A few days ago while online, I came across a relatively stress-free recipe from Mark Bittman for ricotta gnocchi. Although I was tempted to use it as a subject for a post, the recipe’s gnocchi looked more like huge rounded dumplings than the more typical small pillow-shaped pasta most people associate with gnocchi.
So I looked elsewhere on the web for other ricotta gnocchi recipes and eventually settled on one by Geoffrey Zakarian. The recipe, accompanied by a video of his preparing the dish on a Food Network show, yielded gnocchi that resembled the potato versions I’ve made before.
In the video, the process looked not only effortless but foolproof.
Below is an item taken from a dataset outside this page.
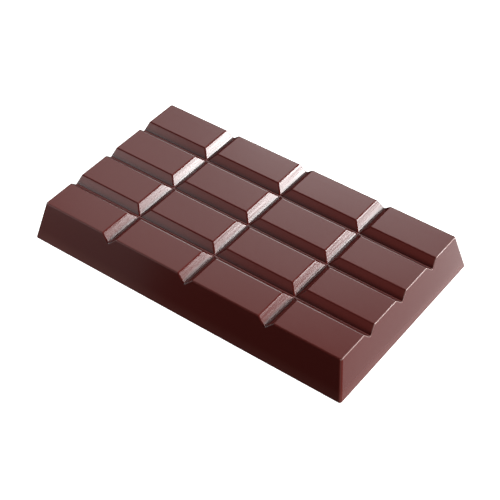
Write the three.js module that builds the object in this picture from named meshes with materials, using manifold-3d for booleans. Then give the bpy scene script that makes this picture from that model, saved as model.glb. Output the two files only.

Executing the recipe in real time, however, proved to be quite another story. I should have known better than to follow blindly any recipe from the Food Network since, more often than not, the printed recipe doesn’t match the videoed one. Moreover, it’s my belief that the proverbial “magic of television” often shows a finished dish that’s been tweaked behind the scenes and touched up by a food stylist. But this is a subject for a future “musing” here.
My experience last night is chronicled. In retrospect, could’ves, should’ves, and would’ves keep echoing in my brain. I could’ve gone to trusted cookbooks; I should’ve trusted myself and used drained ricotta; I would’ve used less flour. . .
I believe that the photos in this post will show where I went wrong, especially the one of the finished ball of dough. Perhaps “sinkers” is an apt description of the gnocchi.
Fortunately, I used my own recipe for a pancetta-tomato sauce and had enough remaining to serve two helpings of perfectly al’ dente gemelli.
2 cups ricotta cheese
1/2 cup grated Parmesan
1 1/2 tablespoons extra-virgin olive oil
2 large eggs
1 1/4 cups all-purpose flour, plus more for dusting
Semolina flour, for dusting
1. Bring a large pot of salted water to a boil.
2. Combine the ricotta cheese, Parmesan, olive oil, eggs and 1 teaspoon salt with a whisk in a large mixing bowl.
3. Add the all-purpose flour in 3 parts, stirring with a rubber spatula.
4. Bring the dough together in a ball and cut off one-quarter of it. Dust the work surface with all-purpose flour to prevent sticking
5. Roll the cut- off piece of dough into a dowel shape about 5/8 inch in diameter.
6. Cut the dowel into 5/8-inch pieces. Dust some parchment paper with semolina flour and place the gnocchi on it to prevent sticking. Repeat with the rest of the dough, quarter by quarter.
7. Cook the gnocchi in the boiling water for 2 minutes.
8. Serve tossed with a bit of the Pancetta Tomato Sauce. Alternatively, you can freeze the uncooked gnocchi for up to 2 weeks.